┌─ MATERIAL
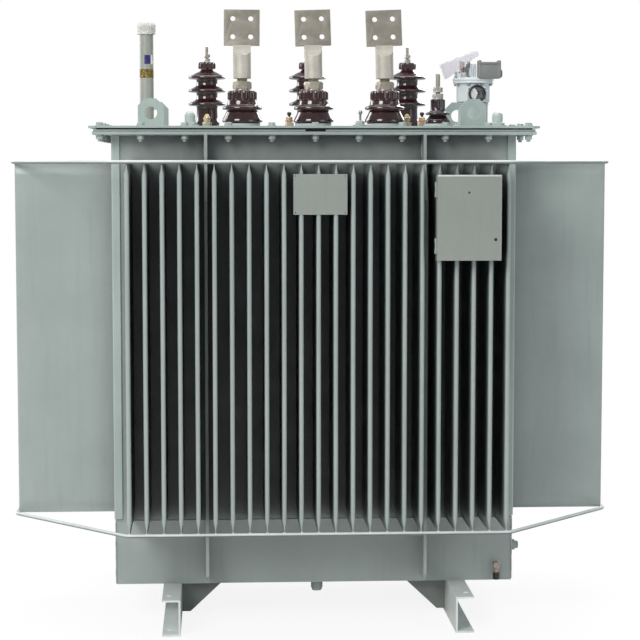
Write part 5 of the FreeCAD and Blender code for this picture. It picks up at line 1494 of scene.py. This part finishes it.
def door_fittings():
    """Turned-over lip along the door's top edge, whose pale enamel is a painted highlight, and the small
    plug near its middle.
    """
    high = low_high("terminal_box_door")[1]
    front = joint_place("box_door_swing").y - 1.0 * MM
    left = high.x - 172 * MM
    # the lip strip is paler than the door: a painted highlight along its top edge
    lip = Shell()
    lip.block((left + 0.5 * MM, front - 1.6 * MM, high.z - 4.5 * MM),
              (high.x - 0.5 * MM, front + 0.8 * MM, high.z - 0.1 * MM), 1.1 * MM)
    lip.piece("box_door_lip", "lip", "box_door", (), 30)
    plug = Shell()
    spot = Vector((left + 84.4 * MM, front, high.z - 47 * MM))
    plug.lathe([(0.5, -1), (1.6, -1), (1.6, 0.4, 0.2), (2.6, 0.6, 0.2), (2.6, 1.2, 0.5), (0.8, 1.6, 0.2),
                (0.5, 1.2)], spot, 24, axis=FORWARD)
    plug.piece("box_door_plug", "black", "box_door", (), 30)


# ---------------------------------------------------------------- carried-over nodes
CARRIED = {
    # the rail look is painted light and the gusset look painted shade on the tank enamel
    "skid_rails": ("rail", 0.8), "skid_gussets": ("gusset", 0.8), "tank_base": ("paint", 1.2),
    "tank_stiffeners": ("paint", 0.8), "corner_posts": ("cover", 1.2), "tank_flange": ("cover", 0.8),
    "cover_gasket": ("rubber", 0.6), "gasket_stop_bars": ("cover", 0.8), "cover_plate": ("cover", 1.0),
    "cover_washers": ("lug", 0.3), "lifting_lugs": ("lug", 1.0), "bushing_bosses": ("fitting", 0.8),
    "bushing_seals": ("rubber", 0.4), "filler_cap_seal": ("rubber", 0.3), "level_float": ("brass", 0.3),
    "thermometer_pockets": ("fitting", 0.5), "relief_valve_body": ("lug", 0.5),
    "tap_changer_body": ("lug", 0.5), "tap_changer_knob": ("black",
                                                           1.0), "tap_changer_contacts": ("copper", 0.5),
    "nameplate_carrier": ("plate", 0.4), "terminal_box": ("plate", 0.4), "terminal_box_door": ("plate", 0.5),
    "door_latch": ("black", 0.3), "transformer_core": ("core", 1.0), "core_clamps": ("primer", 1.0),
    "lv_windings": ("copper", 1.5), "hv_windings": ("coil", 1.5), "internal_leads": ("copper", 0.6),
}


def carried_nodes():
    """Gives every node that stays its finish and a small rounding on its edges."""
    for node, (look, bevel) in CARRIED.items():
        item = frame["nodes"][node]
        item.data.materials.clear()
        item.data.materials.append(LOOKS[look])
        soft = item.modifiers.new("soft_edges", "BEVEL")
        soft.width = bevel * MM
        soft.segments = 2
        soft.limit_method = "ANGLE"
        soft.angle_limit = math.radians(40)
        soft.harden_normals = False


# ---------------------------------------------------------------- studio
BACKDROP = (1.0, 1.0, 1.0, 1.0)


def studio():
    """Pale floor that fades into the backdrop, soft lights and the camera."""
    studio_floor()
    studio_world()
    studio_lamps()
    studio_camera()


def studio_floor():
    """A large pale floor that fades into the backdrop away from the object."""
    mesh = bpy.data.meshes.new("floor")
    reach = 40.0
    edge = [(-reach, -reach, 0), (reach, -reach, 0), (reach, reach, 0), (-reach, reach, 0)]
    mesh.from_pydata(edge, [], [(0, 1, 2, 3)])
    floor = bpy.data.objects.new("floor", mesh)
    bpy.context.scene.collection.objects.link(floor)
    look = Look("studio_floor", 0.7)
    tone = look.ramp(look.noise(1.5, 3.0, 0.5), 0.3, 0.7)
    look.set("Base Color", look.mix(tone, (0.86, 0.86, 0.86), (0.89, 0.89, 0.89)))
    glow = look.node("ShaderNodeEmission")
    glow.inputs["Color"].default_value = BACKDROP
    length = look.node("ShaderNodeVectorMath", operation="LENGTH")
    look.link(look.place, length.inputs[0])
    fade = look.ramp(length.outputs["Value"], 0.5, 1.7, 0.88, 1.0)
    ray = look.node("ShaderNodeLightPath")
    fade = look.maths("MULTIPLY", fade, ray.outputs["Is Camera Ray"])
    blend = look.node("ShaderNodeMixShader")
    out = [n for n in look.tree.nodes if n.type == "OUTPUT_MATERIAL"][0]
    look.link(fade, blend.inputs[0])
    look.link(look.shader.outputs[0], blend.inputs[1])
    look.link(glow.outputs[0], blend.inputs[2])
    look.link(blend.outputs[0], out.inputs[0])
    floor.data.materials.append(look.material)


def studio_world():
    """A white backdrop for the camera and a soft bluish light for everything else."""
    world = bpy.data.worlds.new("studio_world")
    bpy.context.scene.world = world
    world.use_nodes = True
    tree = world.node_tree
    tree.nodes.clear()
    out = tree.nodes.new("ShaderNodeOutputWorld")
    seen = tree.nodes.new("ShaderNodeBackground")
    seen.inputs[0].default_value = BACKDROP
    soft = tree.nodes.new("ShaderNodeBackground")
    soft.inputs[0].default_value = (0.90, 0.95, 1.0, 1)
    soft.inputs[1].default_value = 0.42
    path = tree.nodes.new("ShaderNodeLightPath")
    blend = tree.nodes.new("ShaderNodeMixShader")
    tree.links.new(path.outputs["Is Camera Ray"], blend.inputs[0])
    tree.links.new(soft.outputs[0], blend.inputs[1])
    tree.links.new(seen.outputs[0], blend.inputs[2])
    tree.links.new(blend.outputs[0], out.inputs[0])


def studio_lamps():
    """Large soft lamps, all aimed at the middle of the tank."""
    lamps = (("key", (-3.4, -5.0, 4.4), 3.0, 330, (1.0, 0.985, 0.96)),
             ("fill", (4.2, -3.6, 2.6), 2.6, 42, (0.95, 0.98, 1.0)),
             ("top", (0.0, 0.6, 4.6), 3.2, 130, (1.0, 1.0, 1.0)),
             ("back", (2.6, 4.6, 3.4), 2.6, 150, (1.0, 1.0, 1.0)),
             ("back_left", (-4.0, 3.4, 3.0), 2.6, 120, (1.0, 1.0, 1.0)))
    for name, place, size, power, colour in lamps:
        light = bpy.data.lights.new(name, "AREA")
        light.size = size
        light.energy = power
        light.color = colour
        lamp = bpy.data.objects.new(name, light)
        aim = Vector((0, 0, 0.9)) - Vector(place)
        lamp.matrix_world = facing(-aim, place)
        bpy.context.scene.collection.objects.link(lamp)


def studio_camera():
    """The camera at the photograph's angle, and plain tones for the picture."""
    data = bpy.data.cameras.new("camera")
    data.lens = 106.2
    data.sensor_width = 36.0
    data.clip_end = 200
    camera = bpy.data.objects.new("camera", data)
    camera.location = (-0.272, -5.514, 1.291)
    camera.rotation_euler = (math.radians(90 - 4.85), 0.0, math.radians(-3.12))
    bpy.context.scene.collection.objects.link(camera)
    bpy.context.scene.camera = camera
    settings = bpy.context.scene.view_settings
    settings.view_transform = "Standard"
    settings.look = "None"


# ---------------------------------------------------------------- build everything
for wall_side in ("front", "back"):
    finned_wall(wall_side, LONG_FIN_COUNT)
for wall_side in ("left", "right"):
    finned_wall(wall_side, END_FIN_COUNT)
tie_rods()
tank_welds()
cover_welds()
cover_bolts()
lv_bushings()
lv_terminals()
hv_bushings()
filler()
pockets()
vents()
relief_stem()
gas_relay()
sampling_valve()
wall_plugs()
door_fittings()
carried_nodes()
studio()
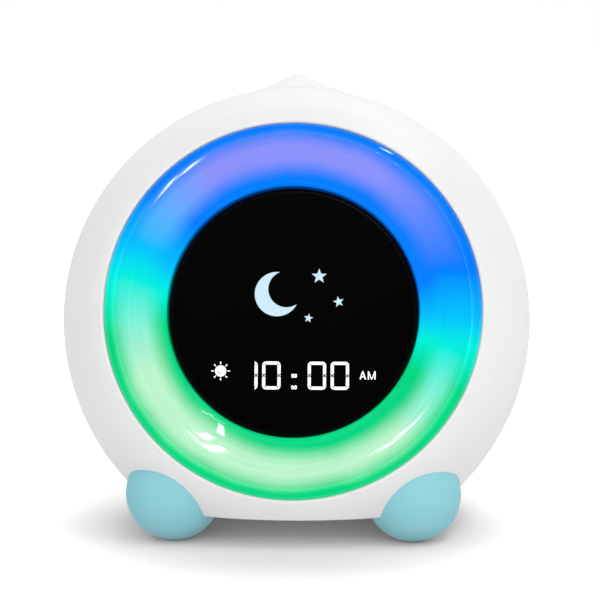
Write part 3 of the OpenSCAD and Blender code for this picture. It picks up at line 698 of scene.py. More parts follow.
└─
The records above should be returned exactly.

ANSWER TO THIS PROBLEM:
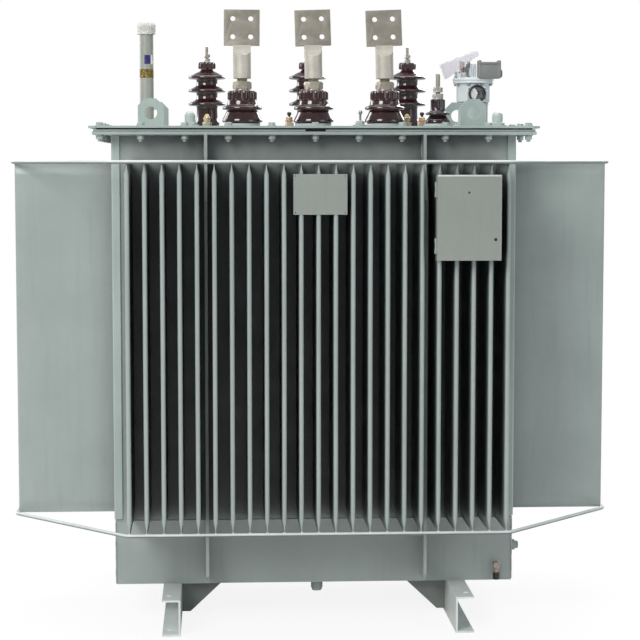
Write part 5 of the FreeCAD and Blender code for this picture. It picks up at line 1494 of scene.py. This part finishes it.
def door_fittings():
    """Turned-over lip along the door's top edge, whose pale enamel is a painted highlight, and the small
    plug near its middle.
    """
    high = low_high("terminal_box_door")[1]
    front = joint_place("box_door_swing").y - 1.0 * MM
    left = high.x - 172 * MM
    # the lip strip is paler than the door: a painted highlight along its top edge
    lip = Shell()
    lip.block((left + 0.5 * MM, front - 1.6 * MM, high.z - 4.5 * MM),
              (high.x - 0.5 * MM, front + 0.8 * MM, high.z - 0.1 * MM), 1.1 * MM)
    lip.piece("box_door_lip", "lip", "box_door", (), 30)
    plug = Shell()
    spot = Vector((left + 84.4 * MM, front, high.z - 47 * MM))
    plug.lathe([(0.5, -1), (1.6, -1), (1.6, 0.4, 0.2), (2.6, 0.6, 0.2), (2.6, 1.2, 0.5), (0.8, 1.6, 0.2),
                (0.5, 1.2)], spot, 24, axis=FORWARD)
    plug.piece("box_door_plug", "black", "box_door", (), 30)


# ---------------------------------------------------------------- carried-over nodes
CARRIED = {
    # the rail look is painted light and the gusset look painted shade on the tank enamel
    "skid_rails": ("rail", 0.8), "skid_gussets": ("gusset", 0.8), "tank_base": ("paint", 1.2),
    "tank_stiffeners": ("paint", 0.8), "corner_posts": ("cover", 1.2), "tank_flange": ("cover", 0.8),
    "cover_gasket": ("rubber", 0.6), "gasket_stop_bars": ("cover", 0.8), "cover_plate": ("cover", 1.0),
    "cover_washers": ("lug", 0.3), "lifting_lugs": ("lug", 1.0), "bushing_bosses": ("fitting", 0.8),
    "bushing_seals": ("rubber", 0.4), "filler_cap_seal": ("rubber", 0.3), "level_float": ("brass", 0.3),
    "thermometer_pockets": ("fitting", 0.5), "relief_valve_body": ("lug", 0.5),
    "tap_changer_body": ("lug", 0.5), "tap_changer_knob": ("black",
                                                           1.0), "tap_changer_contacts": ("copper", 0.5),
    "nameplate_carrier": ("plate", 0.4), "terminal_box": ("plate", 0.4), "terminal_box_door": ("plate", 0.5),
    "door_latch": ("black", 0.3), "transformer_core": ("core", 1.0), "core_clamps": ("primer", 1.0),
    "lv_windings": ("copper", 1.5), "hv_windings": ("coil", 1.5), "internal_leads": ("copper", 0.6),
}


def carried_nodes():
    """Gives every node that stays its finish and a small rounding on its edges."""
    for node, (look, bevel) in CARRIED.items():
        item = frame["nodes"][node]
        item.data.materials.clear()
        item.data.materials.append(LOOKS[look])
        soft = item.modifiers.new("soft_edges", "BEVEL")
        soft.width = bevel * MM
        soft.segments = 2
        soft.limit_method = "ANGLE"
        soft.angle_limit = math.radians(40)
        soft.harden_normals = False


# ---------------------------------------------------------------- studio
BACKDROP = (1.0, 1.0, 1.0, 1.0)


def studio():
    """Pale floor that fades into the backdrop, soft lights and the camera."""
    studio_floor()
    studio_world()
    studio_lamps()
    studio_camera()


def studio_floor():
    """A large pale floor that fades into the backdrop away from the object."""
    mesh = bpy.data.meshes.new("floor")
    reach = 40.0
    edge = [(-reach, -reach, 0), (reach, -reach, 0), (reach, reach, 0), (-reach, reach, 0)]
    mesh.from_pydata(edge, [], [(0, 1, 2, 3)])
    floor = bpy.data.objects.new("floor", mesh)
    bpy.context.scene.collection.objects.link(floor)
    look = Look("studio_floor", 0.7)
    tone = look.ramp(look.noise(1.5, 3.0, 0.5), 0.3, 0.7)
    look.set("Base Color", look.mix(tone, (0.86, 0.86, 0.86), (0.89, 0.89, 0.89)))
    glow = look.node("ShaderNodeEmission")
    glow.inputs["Color"].default_value = BACKDROP
    length = look.node("ShaderNodeVectorMath", operation="LENGTH")
    look.link(look.place, length.inputs[0])
    fade = look.ramp(length.outputs["Value"], 0.5, 1.7, 0.88, 1.0)
    ray = look.node("ShaderNodeLightPath")
    fade = look.maths("MULTIPLY", fade, ray.outputs["Is Camera Ray"])
    blend = look.node("ShaderNodeMixShader")
    out = [n for n in look.tree.nodes if n.type == "OUTPUT_MATERIAL"][0]
    look.link(fade, blend.inputs[0])
    look.link(look.shader.outputs[0], blend.inputs[1])
    look.link(glow.outputs[0], blend.inputs[2])
    look.link(blend.outputs[0], out.inputs[0])
    floor.data.materials.append(look.material)


def studio_world():
    """A white backdrop for the camera and a soft bluish light for everything else."""
    world = bpy.data.worlds.new("studio_world")
    bpy.context.scene.world = world
    world.use_nodes = True
    tree = world.node_tree
    tree.nodes.clear()
    out = tree.nodes.new("ShaderNodeOutputWorld")
    seen = tree.nodes.new("ShaderNodeBackground")
    seen.inputs[0].default_value = BACKDROP
    soft = tree.nodes.new("ShaderNodeBackground")
    soft.inputs[0].default_value = (0.90, 0.95, 1.0, 1)
    soft.inputs[1].default_value = 0.42
    path = tree.nodes.new("ShaderNodeLightPath")
    blend = tree.nodes.new("ShaderNodeMixShader")
    tree.links.new(path.outputs["Is Camera Ray"], blend.inputs[0])
    tree.links.new(soft.outputs[0], blend.inputs[1])
    tree.links.new(seen.outputs[0], blend.inputs[2])
    tree.links.new(blend.outputs[0], out.inputs[0])


def studio_lamps():
    """Large soft lamps, all aimed at the middle of the tank."""
    lamps = (("key", (-3.4, -5.0, 4.4), 3.0, 330, (1.0, 0.985, 0.96)),
             ("fill", (4.2, -3.6, 2.6), 2.6, 42, (0.95, 0.98, 1.0)),
             ("top", (0.0, 0.6, 4.6), 3.2, 130, (1.0, 1.0, 1.0)),
             ("back", (2.6, 4.6, 3.4), 2.6, 150, (1.0, 1.0, 1.0)),
             ("back_left", (-4.0, 3.4, 3.0), 2.6, 120, (1.0, 1.0, 1.0)))
    for name, place, size, power, colour in lamps:
        light = bpy.data.lights.new(name, "AREA")
        light.size = size
        light.energy = power
        light.color = colour
        lamp = bpy.data.objects.new(name, light)
        aim = Vector((0, 0, 0.9)) - Vector(place)
        lamp.matrix_world = facing(-aim, place)
        bpy.context.scene.collection.objects.link(lamp)


def studio_camera():
    """The camera at the photograph's angle, and plain tones for the picture."""
    data = bpy.data.cameras.new("camera")
    data.lens = 106.2
    data.sensor_width = 36.0
    data.clip_end = 200
    camera = bpy.data.objects.new("camera", data)
    camera.location = (-0.272, -5.514, 1.291)
    camera.rotation_euler = (math.radians(90 - 4.85), 0.0, math.radians(-3.12))
    bpy.context.scene.collection.objects.link(camera)
    bpy.context.scene.camera = camera
    settings = bpy.context.scene.view_settings
    settings.view_transform = "Standard"
    settings.look = "None"


# ---------------------------------------------------------------- build everything
for wall_side in ("front", "back"):
    finned_wall(wall_side, LONG_FIN_COUNT)
for wall_side in ("left", "right"):
    finned_wall(wall_side, END_FIN_COUNT)
tie_rods()
tank_welds()
cover_welds()
cover_bolts()
lv_bushings()
lv_terminals()
hv_bushings()
filler()
pockets()
vents()
relief_stem()
gas_relay()
sampling_valve()
wall_plugs()
door_fittings()
carried_nodes()
studio()
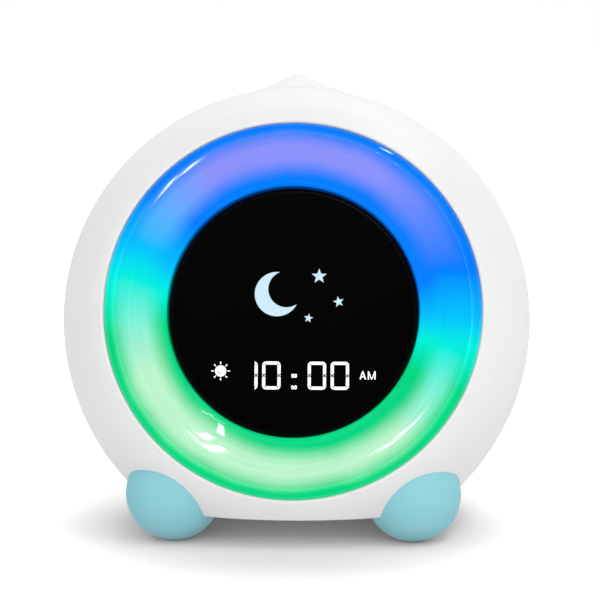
Write part 3 of the OpenSCAD and Blender code for this picture. It picks up at line 698 of scene.py. More parts follow.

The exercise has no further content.